Монастырь их и рассматривал… О чём были сны у других — не знаю, а свои собственные меня тогда ещё не посещали.
Где-то шли жестокие бои со страшными потерями в "живой силе и технике", где-то советская армия оставляла город за городом врагам, а монастырские пролетарии спали! Для кого война начата, спросить вас!?
А тут ещё добавилось веселья: в одну из келий каким-то чудом вернулся из "мест лишения свободы" гражданин известного покроя. Кто, откуда и для чего выпустил его в тревожное время — этого, по причине малого возраста и, следовательно, полного отсутствия любопытства, не мог выяснить. Да и нужно ли было мне знать? Нет. Хватало того, что недавний "страдалец", выкушав посудину "белой головки", принимался "учить уму-разуму" половину с попутным выяснением "измены с другими в его отсутствие". И это меня не волновало: "что такое "измена"? Кто, что и на что менял? Мальчишки менялись меж собой чем угодно, но чтобы кто-то и кого-то бил "за мену" — непонятно.
— Радость у Нюшки: "сам" вернулся! Хотя он и говно, уголовник, пьянь и сволочь, но оно "моё" говно, и оно у меня есть! — об этом Нюшка и оповещала женскую половину монастыря.
Ах, эти мои шесть лет! Неразумные шесть лет! Ничего не понимающие шесть лет!
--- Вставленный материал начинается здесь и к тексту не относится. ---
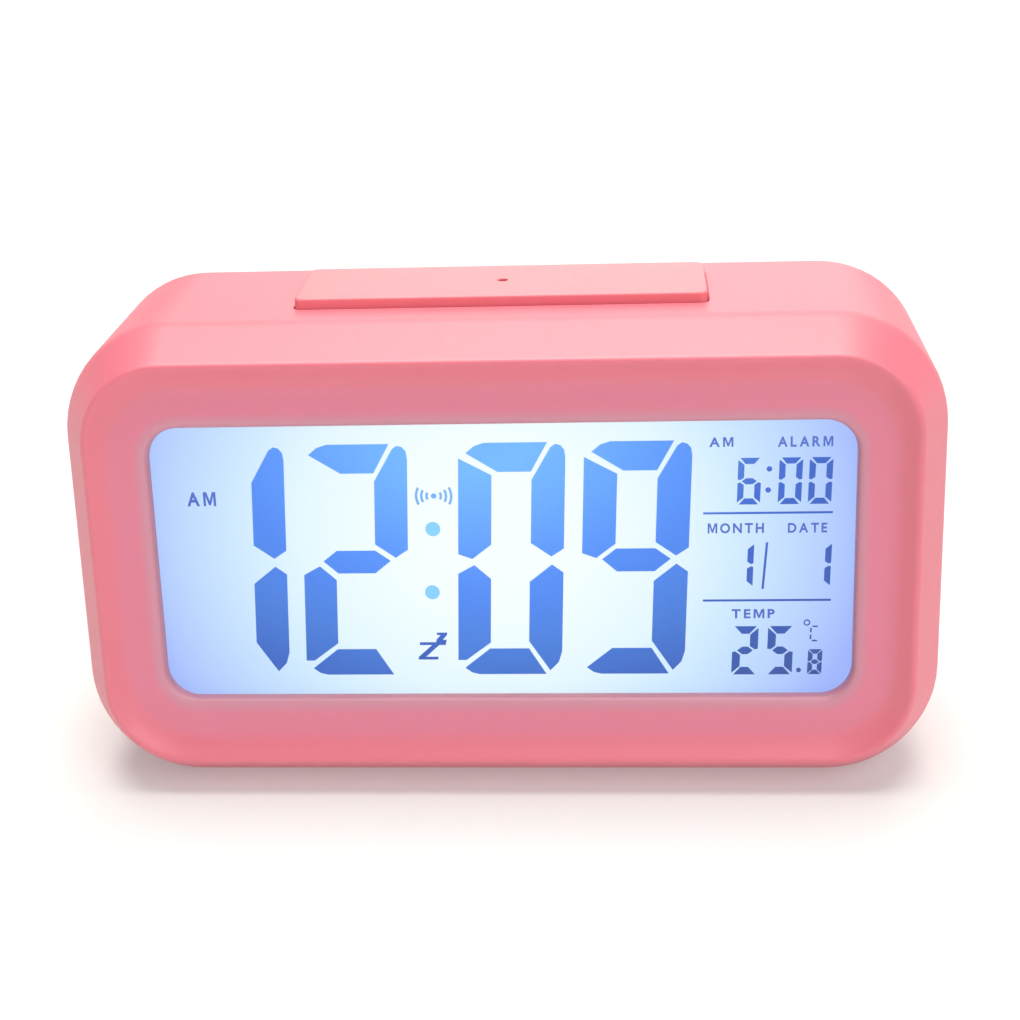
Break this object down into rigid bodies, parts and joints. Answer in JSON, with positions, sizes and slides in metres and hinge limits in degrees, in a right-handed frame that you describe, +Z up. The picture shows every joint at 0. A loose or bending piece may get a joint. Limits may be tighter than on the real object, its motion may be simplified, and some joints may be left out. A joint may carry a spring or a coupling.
{
  "type": "alarm clock",
  "caption": "Table alarm clock: rounded case with a leaning front, bevelled ring round a backlit segment display, long snooze bar, and set buttons, slide switches and battery door behind",
  "frame": {"origin": "centre of the footprint on the table, under the middle of the clock's bounding box", "axes": "+X to the right as seen from the front, along the clock's width; the display faces -Y and leans back 6 degrees; +Z up"},
  "size_m": [0.135, 0.045, 0.075],
  "materials": {
    "pink_housing": "soft-touch matte pink, slightly translucent",
    "pink_key": "smooth satin pale pink",
    "clear_lens": "clear glossy lens",
    "polariser_film": "grey film",
    "lit_film": "backlit polariser, brightest in the middle",
    "display_ink": "darkened crystal of a lit segment",
    "display_glass": "clear glass",
    "white_plastic": "matte white",
    "clear_acrylic": "clear glossy",
    "contact_rubber": "matte striped",
    "circuit_board": "satin solder mask",
    "black_plastic": "matte black",
    "nickel_plate": "satin nickel plate",
    "sounder_brass": "satin brass",
    "ceramic": "silvered ceramic",
    "sensor_ceramic": "clear-coated ceramic",
    "cell_jacket": "plain printed jacket",
    "red_wire": "glossy sleeve",
    "black_wire": "glossy sleeve",
    "ribbon_cable": "grey ribbed",
    "screw_steel": "zinc plate"
  },
  "bodies": {
    "case": {"front_case": "pink_housing", "rear_cover": "pink_housing", "display_lens": "clear_lens", "front_polariser": "lit_film", "lcd_front_glass": "display_glass", "lcd_rear_glass": "display_glass", "rear_polariser": "polariser_film", "diffuser_sheet": "white_plastic", "light_guide": "clear_acrylic", "reflector_sheet": "white_plastic", "display_frame": "white_plastic", "backlight_leds": "white_plastic", "zebra_strip": "contact_rubber", "main_board": "circuit_board", "controller_blob": "black_plastic", "clock_crystal": "nickel_plate", "electrolytic_capacitor": "black_plastic", "chip_components": "black_plastic", "piezo_plate": "sounder_brass", "piezo_ceramic": "ceramic", "thermistor": "black_plastic", "light_sensor": "sensor_ceramic", "snooze_board": "circuit_board", "snooze_switches": "black_plastic", "button_board": "circuit_board", "button_switches": "black_plastic", "slide_switches": "nickel_plate", "positive_contact": "nickel_plate", "left_link_contact": "nickel_plate", "right_link_contact": "nickel_plate", "negative_contact": "nickel_plate", "battery_springs": "nickel_plate", "battery_upper": "cell_jacket", "battery_middle": "cell_jacket", "battery_lower": "cell_jacket", "red_leads": "red_wire", "black_leads": "black_wire", "button_ribbon": "ribbon_cable", "snooze_ribbon": "ribbon_cable", "case_screws": "screw_steel", "board_screws": "screw_steel", "snooze_board_screws": "screw_steel", "button_board_screws": "screw_steel"},
    "snooze_bar": {"snooze_bar": "pink_key", "snooze_plungers": "nickel_plate"},
    "battery_door": {"battery_door": "pink_housing"},
    "mode_button": {"mode_button": "pink_key", "mode_plunger": "nickel_plate"},
    "set_button": {"set_button": "pink_key", "set_plunger": "nickel_plate"},
    "up_button": {"up_button": "pink_key", "up_plunger": "nickel_plate"},
    "down_button": {"down_button": "pink_key", "down_plunger": "nickel_plate"},
    "alarm_slider": {"alarm_slider": "pink_key", "alarm_lever": "black_plastic"},
    "sensor_slider": {"sensor_slider": "pink_key", "sensor_lever": "black_plastic"}
  },
  "joints": [
    {"name": "snooze_press", "type": "slide", "parent": "case", "child": "snooze_bar", "axis": [0, 0, -1], "range_m": [0, 0.0008], "stiffness_N_per_m": 2500, "springref_m": -0.0002},
    {"name": "mode_press", "type": "slide", "parent": "case", "child": "mode_button", "axis": [0, -1, 0], "range_m": [0, 0.0006], "stiffness_N_per_m": 2500, "springref_m": -0.0002},
    {"name": "set_press", "type": "slide", "parent": "case", "child": "set_button", "axis": [0, -1, 0], "range_m": [0, 0.0006], "stiffness_N_per_m": 2500, "springref_m": -0.0002},
    {"name": "up_press", "type": "slide", "parent": "case", "child": "up_button", "axis": [0, -1, 0], "range_m": [0, 0.0006], "stiffness_N_per_m": 2500, "springref_m": -0.0002},
    {"name": "down_press", "type": "slide", "parent": "case", "child": "down_button", "axis": [0, -1, 0], "range_m": [0, 0.0006], "stiffness_N_per_m": 2500, "springref_m": -0.0002},
    {"name": "alarm_switch", "type": "slide", "parent": "case", "child": "alarm_slider", "axis": [1, 0, 0], "range_m": [0, 0.004]},
    {"name": "sensor_switch", "type": "slide", "parent": "case", "child": "sensor_slider", "axis": [1, 0, 0], "range_m": [0, 0.004]},
    {"name": "door_hinge", "type": "hinge", "parent": "case", "child": "battery_door", "pos_m": [0, 0.0203, 0.0115], "axis": [-1, 0, 0], "range_deg": [0, 90]}
  ]
}
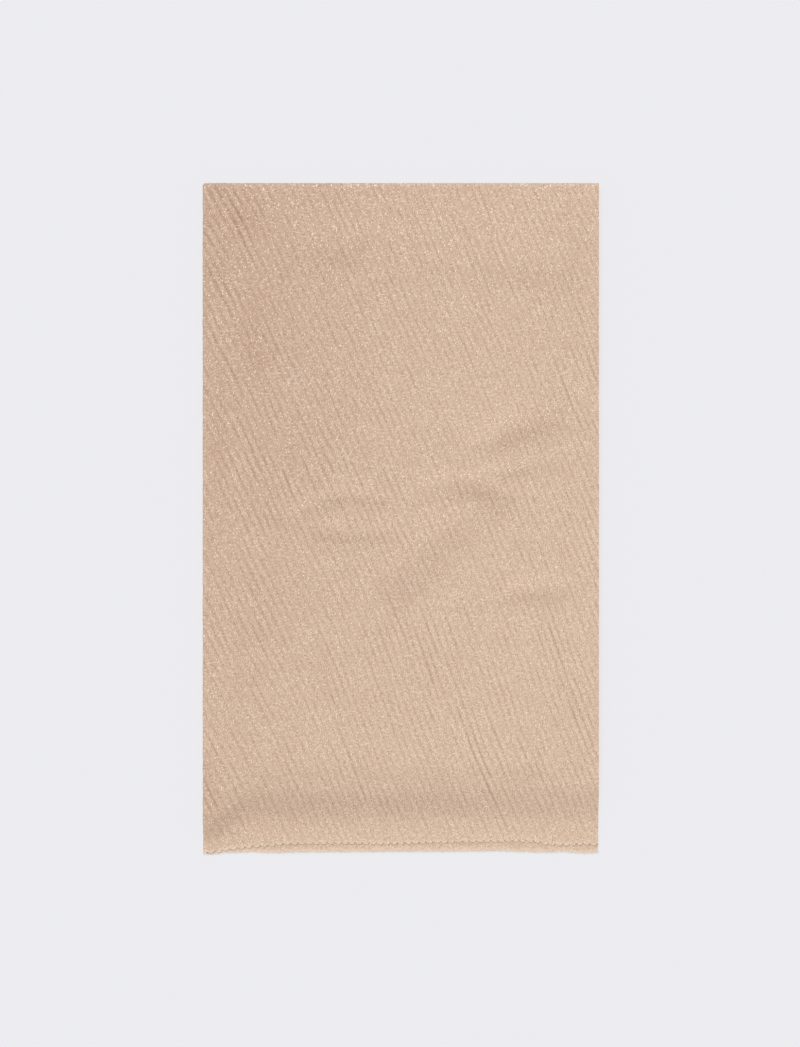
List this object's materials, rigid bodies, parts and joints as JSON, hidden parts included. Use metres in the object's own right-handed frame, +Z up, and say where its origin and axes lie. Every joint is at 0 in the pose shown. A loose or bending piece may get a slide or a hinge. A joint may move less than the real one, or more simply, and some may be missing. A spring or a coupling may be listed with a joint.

Шестьдесят шесть лет — совсем другое дело, шестьдесят шесть лет чем-то заполнены. Неважно, какой информацией заполнены мои шесть, она одинакова для всех граждан "страны советов", и заполнялись годы информацией из одного источника с названием "КПСС".
Только совсем малая часть с названием "отщепенцы" знала больше, чем все остальные. Но знания "избранных" приносили больше риска, чем полное неведение истины остальными: с грамотных брали подписку:
— Откроешь лишний раз рот свой — сгинешь!
Хорошее время наступило: разрешено задавать любые вопросы прошлому.
Воспользуюсь "подарком Судьбы": кто и для чего выпустил уголовника из тюрьмы? Не лучше ли было оставить его врагам? По природе уголовной, он бы в последствии много врагам головной боли принёс! Пяток советских уголовников в тылу у немцев равнялись бы по вредности батальону советских солдат! Или враги без разговоров перебили бы их?